Information provided:
____________________

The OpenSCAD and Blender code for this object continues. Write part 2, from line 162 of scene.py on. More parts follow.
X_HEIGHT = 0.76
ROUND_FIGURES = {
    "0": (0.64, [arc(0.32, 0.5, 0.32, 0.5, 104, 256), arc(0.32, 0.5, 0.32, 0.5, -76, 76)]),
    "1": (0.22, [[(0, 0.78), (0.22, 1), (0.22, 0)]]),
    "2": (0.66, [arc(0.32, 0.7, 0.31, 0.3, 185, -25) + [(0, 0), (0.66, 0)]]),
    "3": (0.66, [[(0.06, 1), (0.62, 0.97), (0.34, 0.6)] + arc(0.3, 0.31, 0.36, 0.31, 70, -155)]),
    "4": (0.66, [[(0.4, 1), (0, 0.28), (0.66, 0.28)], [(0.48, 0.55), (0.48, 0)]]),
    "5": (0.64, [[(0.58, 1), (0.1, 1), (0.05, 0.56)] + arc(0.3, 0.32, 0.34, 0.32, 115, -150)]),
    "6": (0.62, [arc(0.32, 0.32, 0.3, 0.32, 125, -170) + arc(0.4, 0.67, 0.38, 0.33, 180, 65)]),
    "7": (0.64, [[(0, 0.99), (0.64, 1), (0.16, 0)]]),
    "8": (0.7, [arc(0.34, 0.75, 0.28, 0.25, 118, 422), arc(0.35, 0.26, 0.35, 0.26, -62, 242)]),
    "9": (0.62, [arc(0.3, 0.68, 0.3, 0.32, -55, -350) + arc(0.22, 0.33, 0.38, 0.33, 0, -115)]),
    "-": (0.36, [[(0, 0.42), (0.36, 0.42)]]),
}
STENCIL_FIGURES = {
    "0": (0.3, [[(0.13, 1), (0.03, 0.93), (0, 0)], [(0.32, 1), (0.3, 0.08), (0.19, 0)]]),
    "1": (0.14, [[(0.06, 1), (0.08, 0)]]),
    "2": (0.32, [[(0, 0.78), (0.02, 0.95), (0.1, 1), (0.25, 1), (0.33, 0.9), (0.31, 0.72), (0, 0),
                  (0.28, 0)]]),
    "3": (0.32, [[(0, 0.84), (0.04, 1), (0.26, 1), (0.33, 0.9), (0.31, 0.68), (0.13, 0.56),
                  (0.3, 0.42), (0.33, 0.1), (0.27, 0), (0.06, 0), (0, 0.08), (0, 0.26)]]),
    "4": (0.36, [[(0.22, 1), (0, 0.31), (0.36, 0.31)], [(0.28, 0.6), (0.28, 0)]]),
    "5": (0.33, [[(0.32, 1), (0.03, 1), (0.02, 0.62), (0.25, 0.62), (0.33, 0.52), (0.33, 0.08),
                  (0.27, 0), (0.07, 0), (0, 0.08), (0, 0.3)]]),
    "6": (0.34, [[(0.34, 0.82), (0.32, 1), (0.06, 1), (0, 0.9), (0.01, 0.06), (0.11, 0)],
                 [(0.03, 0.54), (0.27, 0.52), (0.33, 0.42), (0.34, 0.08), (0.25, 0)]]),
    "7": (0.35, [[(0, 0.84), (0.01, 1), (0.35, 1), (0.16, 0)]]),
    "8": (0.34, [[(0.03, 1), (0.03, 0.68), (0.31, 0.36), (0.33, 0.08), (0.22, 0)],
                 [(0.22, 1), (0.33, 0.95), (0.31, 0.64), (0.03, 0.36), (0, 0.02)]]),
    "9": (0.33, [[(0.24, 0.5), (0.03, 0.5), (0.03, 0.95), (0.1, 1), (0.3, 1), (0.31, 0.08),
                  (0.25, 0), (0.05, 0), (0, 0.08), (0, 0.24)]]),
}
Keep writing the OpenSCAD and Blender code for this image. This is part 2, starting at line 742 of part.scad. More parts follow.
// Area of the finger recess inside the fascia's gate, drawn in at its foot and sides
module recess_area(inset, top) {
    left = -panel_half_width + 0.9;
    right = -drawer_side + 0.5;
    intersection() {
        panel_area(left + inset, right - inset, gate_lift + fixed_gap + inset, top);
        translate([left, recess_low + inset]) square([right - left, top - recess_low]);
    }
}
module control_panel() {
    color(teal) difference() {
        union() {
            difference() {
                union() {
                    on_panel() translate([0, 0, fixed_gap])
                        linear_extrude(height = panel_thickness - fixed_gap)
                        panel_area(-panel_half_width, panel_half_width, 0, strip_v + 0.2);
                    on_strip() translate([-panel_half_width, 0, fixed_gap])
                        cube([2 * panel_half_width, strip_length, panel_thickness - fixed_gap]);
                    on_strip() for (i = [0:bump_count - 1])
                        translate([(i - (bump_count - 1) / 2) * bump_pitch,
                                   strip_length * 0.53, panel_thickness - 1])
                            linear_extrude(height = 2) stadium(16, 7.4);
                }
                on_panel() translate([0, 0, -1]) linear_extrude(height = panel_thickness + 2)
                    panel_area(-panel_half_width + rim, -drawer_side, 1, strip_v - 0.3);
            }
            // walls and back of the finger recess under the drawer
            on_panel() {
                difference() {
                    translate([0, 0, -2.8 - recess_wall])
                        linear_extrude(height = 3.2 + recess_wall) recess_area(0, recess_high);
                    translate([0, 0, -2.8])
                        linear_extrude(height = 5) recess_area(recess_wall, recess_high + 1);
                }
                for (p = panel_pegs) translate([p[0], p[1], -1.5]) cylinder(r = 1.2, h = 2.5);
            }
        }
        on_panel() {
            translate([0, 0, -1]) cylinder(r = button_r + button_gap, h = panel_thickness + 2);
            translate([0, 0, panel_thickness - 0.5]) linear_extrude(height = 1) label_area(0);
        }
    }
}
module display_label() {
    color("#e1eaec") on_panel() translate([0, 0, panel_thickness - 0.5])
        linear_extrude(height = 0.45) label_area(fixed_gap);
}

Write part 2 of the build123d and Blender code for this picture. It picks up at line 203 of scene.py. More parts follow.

____________________

Directions for this task: Repeat all the entries word for word.

Task answer:
The OpenSCAD and Blender code for this object continues. Write part 2, from line 162 of scene.py on. More parts follow.
X_HEIGHT = 0.76
ROUND_FIGURES = {
    "0": (0.64, [arc(0.32, 0.5, 0.32, 0.5, 104, 256), arc(0.32, 0.5, 0.32, 0.5, -76, 76)]),
    "1": (0.22, [[(0, 0.78), (0.22, 1), (0.22, 0)]]),
    "2": (0.66, [arc(0.32, 0.7, 0.31, 0.3, 185, -25) + [(0, 0), (0.66, 0)]]),
    "3": (0.66, [[(0.06, 1), (0.62, 0.97), (0.34, 0.6)] + arc(0.3, 0.31, 0.36, 0.31, 70, -155)]),
    "4": (0.66, [[(0.4, 1), (0, 0.28), (0.66, 0.28)], [(0.48, 0.55), (0.48, 0)]]),
    "5": (0.64, [[(0.58, 1), (0.1, 1), (0.05, 0.56)] + arc(0.3, 0.32, 0.34, 0.32, 115, -150)]),
    "6": (0.62, [arc(0.32, 0.32, 0.3, 0.32, 125, -170) + arc(0.4, 0.67, 0.38, 0.33, 180, 65)]),
    "7": (0.64, [[(0, 0.99), (0.64, 1), (0.16, 0)]]),
    "8": (0.7, [arc(0.34, 0.75, 0.28, 0.25, 118, 422), arc(0.35, 0.26, 0.35, 0.26, -62, 242)]),
    "9": (0.62, [arc(0.3, 0.68, 0.3, 0.32, -55, -350) + arc(0.22, 0.33, 0.38, 0.33, 0, -115)]),
    "-": (0.36, [[(0, 0.42), (0.36, 0.42)]]),
}
STENCIL_FIGURES = {
    "0": (0.3, [[(0.13, 1), (0.03, 0.93), (0, 0)], [(0.32, 1), (0.3, 0.08), (0.19, 0)]]),
    "1": (0.14, [[(0.06, 1), (0.08, 0)]]),
    "2": (0.32, [[(0, 0.78), (0.02, 0.95), (0.1, 1), (0.25, 1), (0.33, 0.9), (0.31, 0.72), (0, 0),
                  (0.28, 0)]]),
    "3": (0.32, [[(0, 0.84), (0.04, 1), (0.26, 1), (0.33, 0.9), (0.31, 0.68), (0.13, 0.56),
                  (0.3, 0.42), (0.33, 0.1), (0.27, 0), (0.06, 0), (0, 0.08), (0, 0.26)]]),
    "4": (0.36, [[(0.22, 1), (0, 0.31), (0.36, 0.31)], [(0.28, 0.6), (0.28, 0)]]),
    "5": (0.33, [[(0.32, 1), (0.03, 1), (0.02, 0.62), (0.25, 0.62), (0.33, 0.52), (0.33, 0.08),
                  (0.27, 0), (0.07, 0), (0, 0.08), (0, 0.3)]]),
    "6": (0.34, [[(0.34, 0.82), (0.32, 1), (0.06, 1), (0, 0.9), (0.01, 0.06), (0.11, 0)],
                 [(0.03, 0.54), (0.27, 0.52), (0.33, 0.42), (0.34, 0.08), (0.25, 0)]]),
    "7": (0.35, [[(0, 0.84), (0.01, 1), (0.35, 1), (0.16, 0)]]),
    "8": (0.34, [[(0.03, 1), (0.03, 0.68), (0.31, 0.36), (0.33, 0.08), (0.22, 0)],
                 [(0.22, 1), (0.33, 0.95), (0.31, 0.64), (0.03, 0.36), (0, 0.02)]]),
    "9": (0.33, [[(0.24, 0.5), (0.03, 0.5), (0.03, 0.95), (0.1, 1), (0.3, 1), (0.31, 0.08),
                  (0.25, 0), (0.05, 0), (0, 0.08), (0, 0.24)]]),
}
Keep writing the OpenSCAD and Blender code for this image. This is part 2, starting at line 742 of part.scad. More parts follow.
// Area of the finger recess inside the fascia's gate, drawn in at its foot and sides
module recess_area(inset, top) {
    left = -panel_half_width + 0.9;
    right = -drawer_side + 0.5;
    intersection() {
        panel_area(left + inset, right - inset, gate_lift + fixed_gap + inset, top);
        translate([left, recess_low + inset]) square([right - left, top - recess_low]);
    }
}
module control_panel() {
    color(teal) difference() {
        union() {
            difference() {
                union() {
                    on_panel() translate([0, 0, fixed_gap])
                        linear_extrude(height = panel_thickness - fixed_gap)
                        panel_area(-panel_half_width, panel_half_width, 0, strip_v + 0.2);
                    on_strip() translate([-panel_half_width, 0, fixed_gap])
                        cube([2 * panel_half_width, strip_length, panel_thickness - fixed_gap]);
                    on_strip() for (i = [0:bump_count - 1])
                        translate([(i - (bump_count - 1) / 2) * bump_pitch,
                                   strip_length * 0.53, panel_thickness - 1])
                            linear_extrude(height = 2) stadium(16, 7.4);
                }
                on_panel() translate([0, 0, -1]) linear_extrude(height = panel_thickness + 2)
                    panel_area(-panel_half_width + rim, -drawer_side, 1, strip_v - 0.3);
            }
            // walls and back of the finger recess under the drawer
            on_panel() {
                difference() {
                    translate([0, 0, -2.8 - recess_wall])
                        linear_extrude(height = 3.2 + recess_wall) recess_area(0, recess_high);
                    translate([0, 0, -2.8])
                        linear_extrude(height = 5) recess_area(recess_wall, recess_high + 1);
                }
                for (p = panel_pegs) translate([p[0], p[1], -1.5]) cylinder(r = 1.2, h = 2.5);
            }
        }
        on_panel() {
            translate([0, 0, -1]) cylinder(r = button_r + button_gap, h = panel_thickness + 2);
            translate([0, 0, panel_thickness - 0.5]) linear_extrude(height = 1) label_area(0);
        }
    }
}
module display_label() {
    color("#e1eaec") on_panel() translate([0, 0, panel_thickness - 0.5])
        linear_extrude(height = 0.45) label_area(fixed_gap);
}

Write part 2 of the build123d and Blender code for this picture. It picks up at line 203 of scene.py. More parts follow.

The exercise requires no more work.